===== GIVEN RECORDS
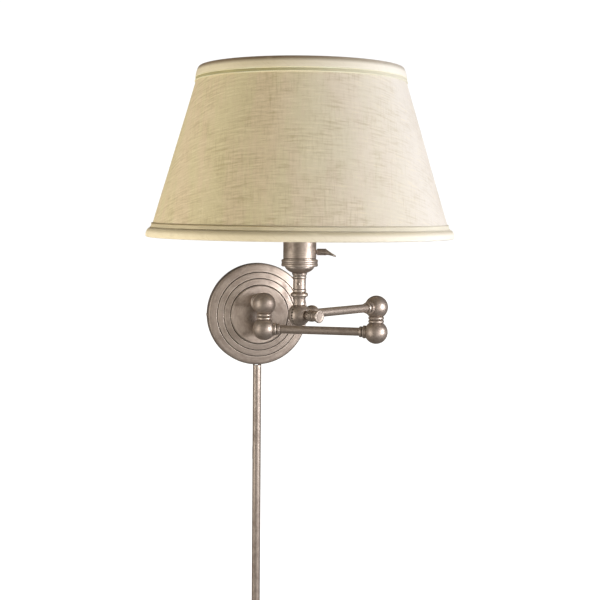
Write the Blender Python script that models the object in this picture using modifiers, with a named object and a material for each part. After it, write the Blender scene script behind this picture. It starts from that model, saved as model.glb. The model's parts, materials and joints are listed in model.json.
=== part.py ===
"""Swing arm wall sconce: wall plate, two hinged arms, toothed tilt knuckle, turn-key socket and shade.

World frame: the wall is the plane y = 0, the lamp stands out of it along -Y, and +Z is up.
The origin is the middle of the mounting strap's back face. Lengths are written in millimetres and
turned into metres where a shape is made.
"""

import math

import bmesh
import bpy
from mathutils import Matrix, Vector

MM = 0.001
ROUND_STEPS = 32
SMALL_STEPS = 20
SHADE_STEPS = 48
HIDDEN_STEPS = 12
MERGE = 0.00001

# Driving dimensions, in millimetres and degrees.
GAP = 0.3
PLATE_RADIUS = 57.2
PLATE_WALL = 1.2
CORD_HOLE_DEPTH = 4.4
PIVOT_DEPTH = 38.0
ARM_LENGTH = 124.0
LOWER_ARM_ANGLE = -27.0
ELBOW_ANGLE = 239.5
BALL_RADIUS = 12.6
BALL_RISE = 13.6
BALL_FLAT_RADIUS = 8.0
KNUCKLE_RADIUS = 11.3
TUBE_RADIUS = 4.5
TUBE_BORE = 3.5
SOCKET_BORE = 4.8
WIREWAY = 2.2
STEM_RADIUS = 3.6
STEM_BORE = 2.2
STEM_HOLE = 3.9
NIPPLE_RADIUS = 4.8
NIPPLE_HOLE = 5.1
COVER_RADIUS = 4.75
COVER_BORE = 4.05
COVER_DEPTH = 5.35
COVER_LENGTH = 381.0
COVER_SLOT = 4.4
TOOTH_COUNT = 22
SHADE_BASE = 77.0
SHADE_HEIGHT = 165.0
SHADE_BASE_RADIUS = 148.8
SHADE_TOP_RADIUS = 98.7
CLOTH_THICKNESS = 1.0
TOP_ROLL_HEIGHT = 10.3
BOTTOM_ROLL_HEIGHT = 9.0
TOP_TAPE_HEIGHT = 3.2
BOTTOM_TAPE_HEIGHT = 3.8
GLASS_THICKNESS = 1.0
KEY_HEIGHT = 62.8
KEY_TURN = 37.5

SHADE_SLOPE = (SHADE_BASE_RADIUS - SHADE_TOP_RADIUS) / SHADE_HEIGHT
SHADE_TOP = SHADE_BASE + SHADE_HEIGHT
BALL_FLAT = math.sqrt(BALL_RADIUS ** 2 - BALL_FLAT_RADIUS ** 2)
NECK_HALF = BALL_RISE - BALL_FLAT
TUBE_END = 7.5
COVER_TOP = -(PLATE_RADIUS + 2 * GAP)

MATERIALS = {
    "antique_nickel": ((0.36, 0.30, 0.25), 1.0, 0.36),
    "zinc_steel": ((0.55, 0.55, 0.53), 1.0, 0.40),
    "brass": ((0.70, 0.50, 0.22), 1.0, 0.30),
    "black_rubber": ((0.03, 0.03, 0.03), 0.0, 0.75),
    "phenolic": ((0.06, 0.05, 0.045), 0.0, 0.50),
    "insulating_card": ((0.45, 0.33, 0.20), 0.0, 0.90),
    "linen": ((0.72, 0.64, 0.47), 0.0, 0.95),
    "trim_tape": ((0.62, 0.54, 0.32), 0.0, 0.90),
    "white_wire": ((0.80, 0.79, 0.75), 0.0, 0.45),
    "soft_white_glass": ((0.90, 0.89, 0.85), 0.0, 0.25),
}


# Scene, materials and placing


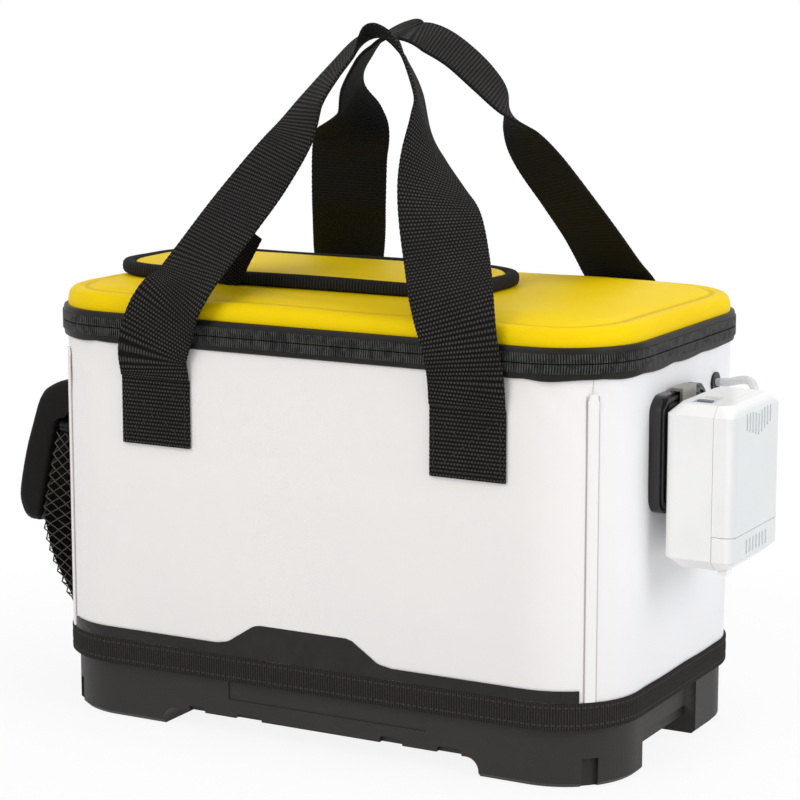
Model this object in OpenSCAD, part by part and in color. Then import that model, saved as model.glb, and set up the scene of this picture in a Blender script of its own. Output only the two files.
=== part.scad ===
// Soft-sided insulated bait station with carry handles and a clip-on aerator.
// Millimetres. X runs along the long front, +X is the aerator's end, +Y is the back, +Z is up.
// The origin is on the floor, under the middle of the body.

/* [Body] */
// Length of the insulated body
body_l = 380; // [370:1:390]
// Depth of the insulated body, front to back
body_w = 220; // [216:1:226]
// Radius of the body's upright corners
corner_r = 50; // [44:1:54]
// Height at which the lid and the body part
parting_z = 243; // [240:1:246]
// Thickness of the foam in the walls
wall_foam = 10; // [8:0.5:12]
// Thickness of the white coated cloth
skin_t = 1.5; // [1:0.1:2]
// Thickness of the inner liner
liner_t = 1.6; // [1.2:0.1:2]

/* [Base] */
// Height of the moulded base tray
tray_h = 35; // [33:0.5:37]
// Height of the base tray's long bottom edge over the floor
tray_clear = 11; // [9:0.5:12]
// Height of the ribbed binding tape over the base tray
tape_h = 16; // [14:0.5:18]

/* [Lid] */
// Height of the lid's padded top over the parting line
lid_h = 23; // [21:0.5:24]
// Length of the quick-access hatch
hatch_l = 256; // [236:1:260]
// Width of the quick-access hatch
hatch_w = 108; // [100:1:112]
// Thickness of the hatch at its bound edge
hatch_t = 7.5; // [6:0.5:8]

/* [Handles] */
// Width of the handle webbing
strap_w = 48; // [44:1:50]
// Thickness of the handle webbing
strap_t = 2.4; // [2:0.1:2.6]
// Distance of each sewn end from the middle of the body
strap_x = 104; // [102:1:106]

/* [Aerator] */
// Depth of the aerator, away from the wall
aer_d = 42; // [41:0.5:44]
// Width of the aerator along the wall
aer_w = 72; // [72:0.5:76]
// Height of the aerator
aer_h = 93.5; // [92:0.5:95]
// Outer diameter of the air tube
tube_d = 5; // [4.8:0.1:5.2]

/* [Hidden] */
$fn = 48;
eps = 0.01;
slice = 0.2;
half_l = body_l / 2;
half_w = body_w / 2;

// Base tray: set in a little from the cloth body above it.
tray_in_x = 1.5;
tray_in_y = 4.5;
tray_l = body_l - 2 * tray_in_x;
tray_w = body_w - 2 * tray_in_y;
tray_r = corner_r - 2;
tray_wall = 10;
tray_floor = 5;
foot_x0 = -104;
foot_x1 = 111;
foot_y0 = -50;
foot_y1 = 30;
side_arch_z = 19;
side_recess = 5;
tray_chamfer = 2.5;
foot_pocket = 3;
notches = [[-80, 12, 14], [-43, 18, 13.5], [54, 15, 15], [92, 16, 14.5]];   // place, width, height
panel_x = [-57, 77];
panel_z = 22;
panel_d = 0.6;
lip_t = 1;
shell_z0 = tray_h + lip_t;
tape_top = tray_h + tape_h;
tape_out = 1.6;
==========
WHAT YOU WILL DO:
Provide all the records again, word for word.

SOLUTION TO THIS EXERCISE:
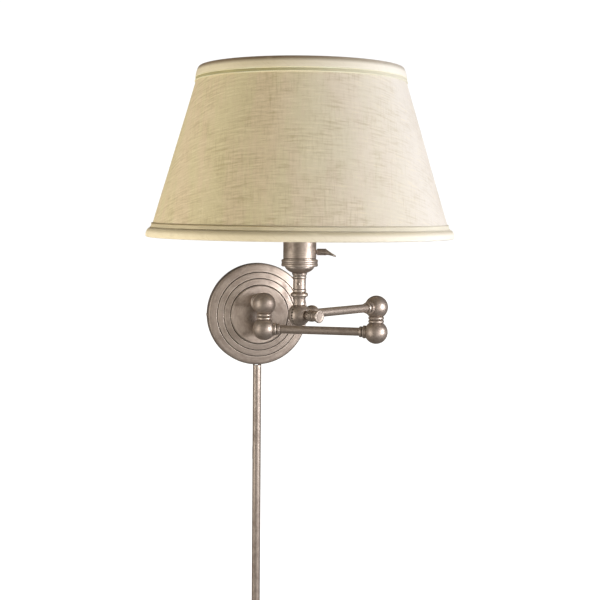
Write the Blender Python script that models the object in this picture using modifiers, with a named object and a material for each part. After it, write the Blender scene script behind this picture. It starts from that model, saved as model.glb. The model's parts, materials and joints are listed in model.json.
=== part.py ===
"""Swing arm wall sconce: wall plate, two hinged arms, toothed tilt knuckle, turn-key socket and shade.

World frame: the wall is the plane y = 0, the lamp stands out of it along -Y, and +Z is up.
The origin is the middle of the mounting strap's back face. Lengths are written in millimetres and
turned into metres where a shape is made.
"""

import math

import bmesh
import bpy
from mathutils import Matrix, Vector

MM = 0.001
ROUND_STEPS = 32
SMALL_STEPS = 20
SHADE_STEPS = 48
HIDDEN_STEPS = 12
MERGE = 0.00001

# Driving dimensions, in millimetres and degrees.
GAP = 0.3
PLATE_RADIUS = 57.2
PLATE_WALL = 1.2
CORD_HOLE_DEPTH = 4.4
PIVOT_DEPTH = 38.0
ARM_LENGTH = 124.0
LOWER_ARM_ANGLE = -27.0
ELBOW_ANGLE = 239.5
BALL_RADIUS = 12.6
BALL_RISE = 13.6
BALL_FLAT_RADIUS = 8.0
KNUCKLE_RADIUS = 11.3
TUBE_RADIUS = 4.5
TUBE_BORE = 3.5
SOCKET_BORE = 4.8
WIREWAY = 2.2
STEM_RADIUS = 3.6
STEM_BORE = 2.2
STEM_HOLE = 3.9
NIPPLE_RADIUS = 4.8
NIPPLE_HOLE = 5.1
COVER_RADIUS = 4.75
COVER_BORE = 4.05
COVER_DEPTH = 5.35
COVER_LENGTH = 381.0
COVER_SLOT = 4.4
TOOTH_COUNT = 22
SHADE_BASE = 77.0
SHADE_HEIGHT = 165.0
SHADE_BASE_RADIUS = 148.8
SHADE_TOP_RADIUS = 98.7
CLOTH_THICKNESS = 1.0
TOP_ROLL_HEIGHT = 10.3
BOTTOM_ROLL_HEIGHT = 9.0
TOP_TAPE_HEIGHT = 3.2
BOTTOM_TAPE_HEIGHT = 3.8
GLASS_THICKNESS = 1.0
KEY_HEIGHT = 62.8
KEY_TURN = 37.5

SHADE_SLOPE = (SHADE_BASE_RADIUS - SHADE_TOP_RADIUS) / SHADE_HEIGHT
SHADE_TOP = SHADE_BASE + SHADE_HEIGHT
BALL_FLAT = math.sqrt(BALL_RADIUS ** 2 - BALL_FLAT_RADIUS ** 2)
NECK_HALF = BALL_RISE - BALL_FLAT
TUBE_END = 7.5
COVER_TOP = -(PLATE_RADIUS + 2 * GAP)

MATERIALS = {
    "antique_nickel": ((0.36, 0.30, 0.25), 1.0, 0.36),
    "zinc_steel": ((0.55, 0.55, 0.53), 1.0, 0.40),
    "brass": ((0.70, 0.50, 0.22), 1.0, 0.30),
    "black_rubber": ((0.03, 0.03, 0.03), 0.0, 0.75),
    "phenolic": ((0.06, 0.05, 0.045), 0.0, 0.50),
    "insulating_card": ((0.45, 0.33, 0.20), 0.0, 0.90),
    "linen": ((0.72, 0.64, 0.47), 0.0, 0.95),
    "trim_tape": ((0.62, 0.54, 0.32), 0.0, 0.90),
    "white_wire": ((0.80, 0.79, 0.75), 0.0, 0.45),
    "soft_white_glass": ((0.90, 0.89, 0.85), 0.0, 0.25),
}


# Scene, materials and placing


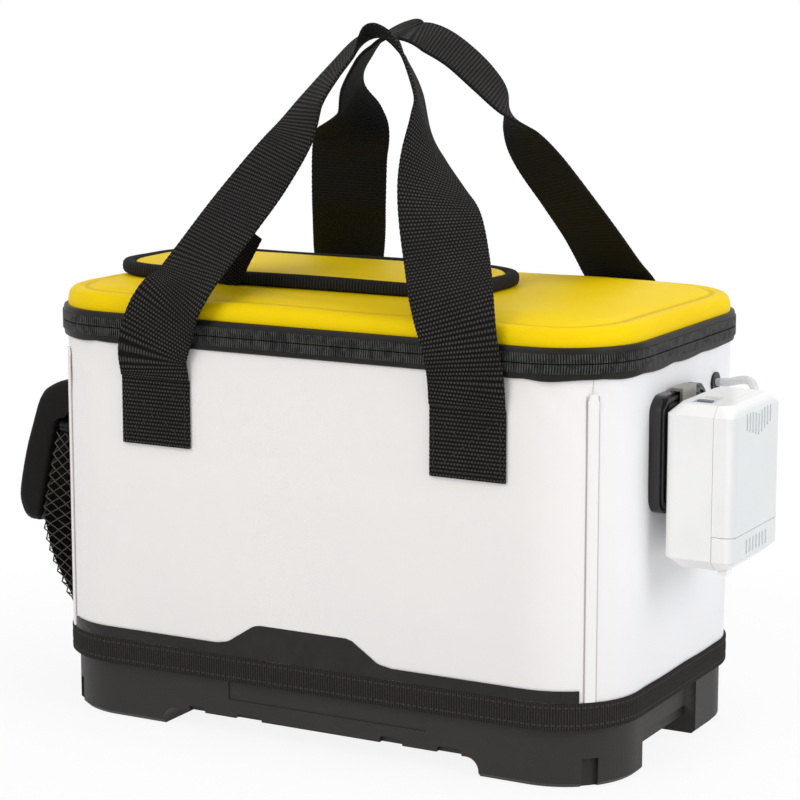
Model this object in OpenSCAD, part by part and in color. Then import that model, saved as model.glb, and set up the scene of this picture in a Blender script of its own. Output only the two files.
=== part.scad ===
// Soft-sided insulated bait station with carry handles and a clip-on aerator.
// Millimetres. X runs along the long front, +X is the aerator's end, +Y is the back, +Z is up.
// The origin is on the floor, under the middle of the body.

/* [Body] */
// Length of the insulated body
body_l = 380; // [370:1:390]
// Depth of the insulated body, front to back
body_w = 220; // [216:1:226]
// Radius of the body's upright corners
corner_r = 50; // [44:1:54]
// Height at which the lid and the body part
parting_z = 243; // [240:1:246]
// Thickness of the foam in the walls
wall_foam = 10; // [8:0.5:12]
// Thickness of the white coated cloth
skin_t = 1.5; // [1:0.1:2]
// Thickness of the inner liner
liner_t = 1.6; // [1.2:0.1:2]

/* [Base] */
// Height of the moulded base tray
tray_h = 35; // [33:0.5:37]
// Height of the base tray's long bottom edge over the floor
tray_clear = 11; // [9:0.5:12]
// Height of the ribbed binding tape over the base tray
tape_h = 16; // [14:0.5:18]

/* [Lid] */
// Height of the lid's padded top over the parting line
lid_h = 23; // [21:0.5:24]
// Length of the quick-access hatch
hatch_l = 256; // [236:1:260]
// Width of the quick-access hatch
hatch_w = 108; // [100:1:112]
// Thickness of the hatch at its bound edge
hatch_t = 7.5; // [6:0.5:8]

/* [Handles] */
// Width of the handle webbing
strap_w = 48; // [44:1:50]
// Thickness of the handle webbing
strap_t = 2.4; // [2:0.1:2.6]
// Distance of each sewn end from the middle of the body
strap_x = 104; // [102:1:106]

/* [Aerator] */
// Depth of the aerator, away from the wall
aer_d = 42; // [41:0.5:44]
// Width of the aerator along the wall
aer_w = 72; // [72:0.5:76]
// Height of the aerator
aer_h = 93.5; // [92:0.5:95]
// Outer diameter of the air tube
tube_d = 5; // [4.8:0.1:5.2]

/* [Hidden] */
$fn = 48;
eps = 0.01;
slice = 0.2;
half_l = body_l / 2;
half_w = body_w / 2;

// Base tray: set in a little from the cloth body above it.
tray_in_x = 1.5;
tray_in_y = 4.5;
tray_l = body_l - 2 * tray_in_x;
tray_w = body_w - 2 * tray_in_y;
tray_r = corner_r - 2;
tray_wall = 10;
tray_floor = 5;
foot_x0 = -104;
foot_x1 = 111;
foot_y0 = -50;
foot_y1 = 30;
side_arch_z = 19;
side_recess = 5;
tray_chamfer = 2.5;
foot_pocket = 3;
notches = [[-80, 12, 14], [-43, 18, 13.5], [54, 15, 15], [92, 16, 14.5]];   // place, width, height
panel_x = [-57, 77];
panel_z = 22;
panel_d = 0.6;
lip_t = 1;
shell_z0 = tray_h + lip_t;
tape_top = tray_h + tape_h;
tape_out = 1.6;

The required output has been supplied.